I posted in the December thread and was contacted several times over the next 6 weeks. Here is my learning from this:

* Be unique. As a JavaScript developer I mentioned that I will not work on Angular, React, or other big frameworks. This immediately tells 90% of hiring companies to not waste their time with me and I am also not competing with many other people.

* Be patient. I grew impatient and jumped on an opportunity outside of software.

* Be careful what you wish for. The same failings and faults that apply everywhere else in software hiring will happen here too. Always be skeptical of the process, and ask good questions.

* Keep your experience in mind. Mostly what software companies are looking for is experience. Education is a nice to have, but it isn't required to be a developer. Education is never a certification no matter how much you wish it were or how expensive it was. If you have no experience you should expect to start as a junior developer.

* You don't need to be hired to obtain experience. Nothing is preventing you from writing open source software personal project and making mistakes that you are learning from. As somebody with a masters degree you are in a stronger position for advancing quickly compared to most other developers. After 20 years of writing software I am convinced that there are only 2 difference between a novice developer and an expert: writing skills and an advanced appreciation for data structures. Those are both skills that take practice to develop and the results a self-evident when reviewing code.

Just curious, what's the vanilla JS niche? Is there any particular reason a company would go with it instead of frameworks like React, etc (not saying I agree with those decisions, just an observation based what's happening on the job market)? Do you do server-side or client-side JS?

I can not speak for other peoples' opinions. Here is the reason I would pitch it in one word: scale.

An application written with original logic directly to the requirements provided will be smaller, execute faster, and require less overhead to maintain than something written with a giant framework provided your developers know what they are doing. One of the biggest selling points to using a large framework is precisely because many developers don't know what they are doing and many businesses are not willing to invest the money in training and documentation.
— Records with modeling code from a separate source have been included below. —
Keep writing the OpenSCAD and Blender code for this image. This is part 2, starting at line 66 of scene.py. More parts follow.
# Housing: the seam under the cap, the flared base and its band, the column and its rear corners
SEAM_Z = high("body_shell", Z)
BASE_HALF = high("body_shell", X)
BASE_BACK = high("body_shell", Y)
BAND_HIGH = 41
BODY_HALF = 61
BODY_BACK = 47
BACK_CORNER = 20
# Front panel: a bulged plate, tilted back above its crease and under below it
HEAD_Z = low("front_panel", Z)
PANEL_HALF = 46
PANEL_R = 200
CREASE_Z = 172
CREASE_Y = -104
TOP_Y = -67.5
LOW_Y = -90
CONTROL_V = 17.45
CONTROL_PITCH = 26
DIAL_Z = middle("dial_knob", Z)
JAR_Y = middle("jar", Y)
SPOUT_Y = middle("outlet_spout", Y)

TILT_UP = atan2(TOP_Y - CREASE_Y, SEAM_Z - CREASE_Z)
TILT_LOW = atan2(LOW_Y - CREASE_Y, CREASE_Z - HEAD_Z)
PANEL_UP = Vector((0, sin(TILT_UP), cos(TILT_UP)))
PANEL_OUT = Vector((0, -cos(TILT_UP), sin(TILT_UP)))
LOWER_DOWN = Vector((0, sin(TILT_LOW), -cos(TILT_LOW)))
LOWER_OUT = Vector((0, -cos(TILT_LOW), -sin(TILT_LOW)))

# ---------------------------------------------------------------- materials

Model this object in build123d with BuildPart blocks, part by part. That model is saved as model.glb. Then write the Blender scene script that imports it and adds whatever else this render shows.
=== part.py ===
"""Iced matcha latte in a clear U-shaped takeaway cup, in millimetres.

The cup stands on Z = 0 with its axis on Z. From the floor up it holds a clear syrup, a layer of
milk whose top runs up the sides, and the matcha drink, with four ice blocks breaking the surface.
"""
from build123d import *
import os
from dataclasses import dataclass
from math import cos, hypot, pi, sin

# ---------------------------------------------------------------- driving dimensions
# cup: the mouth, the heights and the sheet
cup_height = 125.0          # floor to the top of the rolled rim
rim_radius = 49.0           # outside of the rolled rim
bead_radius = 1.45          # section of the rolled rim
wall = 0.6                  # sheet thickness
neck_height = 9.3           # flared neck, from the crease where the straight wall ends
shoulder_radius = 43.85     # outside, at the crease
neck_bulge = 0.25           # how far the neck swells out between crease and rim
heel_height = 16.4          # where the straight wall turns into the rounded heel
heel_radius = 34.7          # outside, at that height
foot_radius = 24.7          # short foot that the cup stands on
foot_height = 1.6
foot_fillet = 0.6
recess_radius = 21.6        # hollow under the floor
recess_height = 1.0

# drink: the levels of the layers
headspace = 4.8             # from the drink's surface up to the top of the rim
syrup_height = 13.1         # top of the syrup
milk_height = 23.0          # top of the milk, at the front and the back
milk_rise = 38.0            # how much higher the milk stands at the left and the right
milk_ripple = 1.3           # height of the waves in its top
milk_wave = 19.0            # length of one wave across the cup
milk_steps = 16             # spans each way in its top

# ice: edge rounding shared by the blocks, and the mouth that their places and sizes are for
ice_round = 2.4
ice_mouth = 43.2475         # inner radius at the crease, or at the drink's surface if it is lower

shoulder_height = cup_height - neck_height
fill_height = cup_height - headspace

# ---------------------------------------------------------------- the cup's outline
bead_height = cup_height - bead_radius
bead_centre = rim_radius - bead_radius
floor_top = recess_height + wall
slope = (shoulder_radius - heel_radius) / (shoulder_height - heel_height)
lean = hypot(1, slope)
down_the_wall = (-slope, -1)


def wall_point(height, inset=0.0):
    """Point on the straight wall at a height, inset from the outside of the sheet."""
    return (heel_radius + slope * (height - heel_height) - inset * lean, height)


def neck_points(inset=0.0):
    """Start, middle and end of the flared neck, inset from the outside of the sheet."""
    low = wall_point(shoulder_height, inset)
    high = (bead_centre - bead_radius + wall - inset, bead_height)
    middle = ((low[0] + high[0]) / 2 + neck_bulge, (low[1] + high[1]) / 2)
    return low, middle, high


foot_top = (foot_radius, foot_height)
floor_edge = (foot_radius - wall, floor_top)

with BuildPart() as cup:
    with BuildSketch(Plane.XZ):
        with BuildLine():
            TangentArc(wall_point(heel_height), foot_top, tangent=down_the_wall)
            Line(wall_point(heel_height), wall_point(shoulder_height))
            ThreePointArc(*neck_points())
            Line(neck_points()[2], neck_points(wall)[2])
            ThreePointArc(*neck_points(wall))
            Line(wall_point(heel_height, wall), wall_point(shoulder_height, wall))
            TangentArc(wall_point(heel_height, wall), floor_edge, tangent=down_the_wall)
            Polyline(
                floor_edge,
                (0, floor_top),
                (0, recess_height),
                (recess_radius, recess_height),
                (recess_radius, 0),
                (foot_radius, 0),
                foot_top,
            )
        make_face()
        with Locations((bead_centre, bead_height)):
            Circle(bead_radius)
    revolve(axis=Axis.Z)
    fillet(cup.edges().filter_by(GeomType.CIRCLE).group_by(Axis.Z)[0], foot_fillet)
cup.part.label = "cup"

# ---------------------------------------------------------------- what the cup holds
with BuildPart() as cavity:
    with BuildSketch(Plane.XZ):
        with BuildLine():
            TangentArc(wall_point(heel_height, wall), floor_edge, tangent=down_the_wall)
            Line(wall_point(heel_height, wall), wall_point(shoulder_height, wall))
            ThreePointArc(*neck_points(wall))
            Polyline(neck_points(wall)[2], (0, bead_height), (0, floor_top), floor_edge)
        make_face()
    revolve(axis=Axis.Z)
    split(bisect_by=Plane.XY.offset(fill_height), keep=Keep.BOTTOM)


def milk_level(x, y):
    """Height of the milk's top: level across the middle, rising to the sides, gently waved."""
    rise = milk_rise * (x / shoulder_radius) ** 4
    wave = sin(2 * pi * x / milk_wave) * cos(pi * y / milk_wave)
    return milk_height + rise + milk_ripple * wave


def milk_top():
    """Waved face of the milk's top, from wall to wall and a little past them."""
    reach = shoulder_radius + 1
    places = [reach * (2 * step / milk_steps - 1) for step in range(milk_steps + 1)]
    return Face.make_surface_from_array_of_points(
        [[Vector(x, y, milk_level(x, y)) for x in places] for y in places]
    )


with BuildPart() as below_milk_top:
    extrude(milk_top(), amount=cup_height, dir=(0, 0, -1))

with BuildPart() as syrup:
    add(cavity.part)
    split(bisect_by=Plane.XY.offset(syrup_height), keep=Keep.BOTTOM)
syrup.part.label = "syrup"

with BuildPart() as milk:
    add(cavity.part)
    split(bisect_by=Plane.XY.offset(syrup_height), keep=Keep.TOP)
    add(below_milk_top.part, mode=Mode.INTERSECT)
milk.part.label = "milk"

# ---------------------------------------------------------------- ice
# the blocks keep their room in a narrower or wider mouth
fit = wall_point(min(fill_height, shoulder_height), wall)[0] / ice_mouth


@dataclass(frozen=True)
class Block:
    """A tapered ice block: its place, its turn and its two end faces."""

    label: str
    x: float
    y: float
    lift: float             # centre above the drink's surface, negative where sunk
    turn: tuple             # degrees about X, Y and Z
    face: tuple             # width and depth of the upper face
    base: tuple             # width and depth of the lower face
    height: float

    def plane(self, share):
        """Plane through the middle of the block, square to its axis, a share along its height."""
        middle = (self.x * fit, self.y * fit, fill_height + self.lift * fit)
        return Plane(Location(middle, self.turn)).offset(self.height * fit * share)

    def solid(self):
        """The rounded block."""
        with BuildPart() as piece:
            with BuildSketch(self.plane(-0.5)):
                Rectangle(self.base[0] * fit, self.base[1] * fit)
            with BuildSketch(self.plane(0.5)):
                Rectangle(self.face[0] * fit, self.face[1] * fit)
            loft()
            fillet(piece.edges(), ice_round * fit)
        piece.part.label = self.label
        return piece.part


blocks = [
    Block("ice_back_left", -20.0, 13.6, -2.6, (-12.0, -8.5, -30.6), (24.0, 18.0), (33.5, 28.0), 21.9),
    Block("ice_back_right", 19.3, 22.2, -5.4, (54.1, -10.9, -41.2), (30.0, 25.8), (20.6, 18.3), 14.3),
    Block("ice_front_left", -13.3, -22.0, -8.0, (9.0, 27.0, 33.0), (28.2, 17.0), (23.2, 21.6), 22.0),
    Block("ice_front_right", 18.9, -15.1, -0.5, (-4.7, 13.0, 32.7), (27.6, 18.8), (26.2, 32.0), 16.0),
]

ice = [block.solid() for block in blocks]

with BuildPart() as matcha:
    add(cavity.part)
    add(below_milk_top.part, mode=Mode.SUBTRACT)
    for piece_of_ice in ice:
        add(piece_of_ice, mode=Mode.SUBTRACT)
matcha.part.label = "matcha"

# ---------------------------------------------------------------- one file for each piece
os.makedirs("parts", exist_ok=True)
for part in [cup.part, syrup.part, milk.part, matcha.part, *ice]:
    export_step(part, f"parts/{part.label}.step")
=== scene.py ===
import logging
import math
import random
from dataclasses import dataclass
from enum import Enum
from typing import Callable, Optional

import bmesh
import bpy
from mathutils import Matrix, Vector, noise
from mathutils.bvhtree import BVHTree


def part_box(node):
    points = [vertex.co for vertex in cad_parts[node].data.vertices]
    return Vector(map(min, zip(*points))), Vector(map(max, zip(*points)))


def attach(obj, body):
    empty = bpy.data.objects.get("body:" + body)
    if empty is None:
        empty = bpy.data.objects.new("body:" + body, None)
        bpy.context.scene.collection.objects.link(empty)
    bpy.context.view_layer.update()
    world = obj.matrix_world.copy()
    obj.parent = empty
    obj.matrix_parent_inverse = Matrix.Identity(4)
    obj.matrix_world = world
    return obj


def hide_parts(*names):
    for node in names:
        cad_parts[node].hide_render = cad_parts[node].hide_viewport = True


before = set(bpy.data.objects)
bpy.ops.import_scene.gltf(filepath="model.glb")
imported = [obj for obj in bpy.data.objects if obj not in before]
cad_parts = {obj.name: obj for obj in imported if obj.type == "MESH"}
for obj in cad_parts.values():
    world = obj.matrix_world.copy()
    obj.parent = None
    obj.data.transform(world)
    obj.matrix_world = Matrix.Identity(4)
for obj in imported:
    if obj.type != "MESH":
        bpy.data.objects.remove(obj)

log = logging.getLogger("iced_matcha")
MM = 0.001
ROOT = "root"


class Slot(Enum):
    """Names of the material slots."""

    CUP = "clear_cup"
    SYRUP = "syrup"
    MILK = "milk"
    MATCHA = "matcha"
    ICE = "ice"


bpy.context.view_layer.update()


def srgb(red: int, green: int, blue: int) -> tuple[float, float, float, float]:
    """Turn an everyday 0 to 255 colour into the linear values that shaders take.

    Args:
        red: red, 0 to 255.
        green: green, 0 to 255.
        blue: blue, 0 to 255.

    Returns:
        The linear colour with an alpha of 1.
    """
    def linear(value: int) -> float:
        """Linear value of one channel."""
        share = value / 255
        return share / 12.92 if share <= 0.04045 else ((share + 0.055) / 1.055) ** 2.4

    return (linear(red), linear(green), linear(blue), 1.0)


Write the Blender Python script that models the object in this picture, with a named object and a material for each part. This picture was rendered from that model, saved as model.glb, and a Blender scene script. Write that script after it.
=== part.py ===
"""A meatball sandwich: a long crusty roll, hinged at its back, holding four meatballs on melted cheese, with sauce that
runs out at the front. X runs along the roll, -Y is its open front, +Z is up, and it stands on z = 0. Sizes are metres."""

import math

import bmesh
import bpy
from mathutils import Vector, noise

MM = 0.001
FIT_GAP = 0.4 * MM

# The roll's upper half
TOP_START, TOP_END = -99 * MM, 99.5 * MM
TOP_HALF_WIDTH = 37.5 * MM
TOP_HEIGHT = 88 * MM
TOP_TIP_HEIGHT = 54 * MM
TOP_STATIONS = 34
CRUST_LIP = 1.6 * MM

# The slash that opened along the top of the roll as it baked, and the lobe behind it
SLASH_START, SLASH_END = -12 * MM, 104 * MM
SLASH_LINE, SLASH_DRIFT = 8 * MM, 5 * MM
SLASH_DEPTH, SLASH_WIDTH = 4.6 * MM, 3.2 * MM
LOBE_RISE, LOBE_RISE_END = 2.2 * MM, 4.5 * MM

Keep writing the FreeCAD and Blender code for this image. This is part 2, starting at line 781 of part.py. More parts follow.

There are also specific demands that require original code that a framework is not ideal for. One of the employers that contacted me from HN was wanting me to write and maintain a Jabber based chat client that runs the browser with high concurrency like a high volume IRC room. Performance was critical and so they didn't want to deal with the overhead of a large framework.

Also, large frameworks are generally there to supplement developers' insecurity with the DOM and general architecture in the browser. That doesn't solve for writing a Node.js application.

As for myself I do both client-side and Node.js work. I enjoy working with Node more because that space is less opinionated. Developers' have all kinds of irrational opinions that they are willing to bet their careers on when it comes to working in the browser. Compared to most of that foolishness I am a 10x developer, and its not because I'm great at writing software.

What is super frustrating though is talking through these concerns during a job interview and dazzling the interviewers virtually ensuring my selection for the position. This is super frustrating because it isn't my intent. I am not trying to impress anybody when I go down that risky path of laying all my cards on the table. I am trying to voice my concerns as directly as possible to ward off a future bad relationship. Then once I get hired and go to work on the team sure enough all my apprehensions that I attempted to illuminate during the interviews are present ensuring that everyday at work will be a slow death trying to sprint though an ocean of tar.

Do you write your own dom/data/event binding systems in vanilla javascript or simply not use that approach? Genuine question, I have written a ton of ground up code across multiple languages but couldn't imagine reinventing that particular wheel for what we do.

Yes. Reinventing the wheel in this case is far less work than it sounds. You aren't really reinventing anything. Here is my current project where everything is vanilla.

* Code: https://github.com/prettydiff/share-file-systems

* Demo: http://mailmarkup.org/sharefile/demo1.mp4

The video demo is a few months old now, but in the current code I have broken network sharing during a refactor. The GUI and local file system still work well though.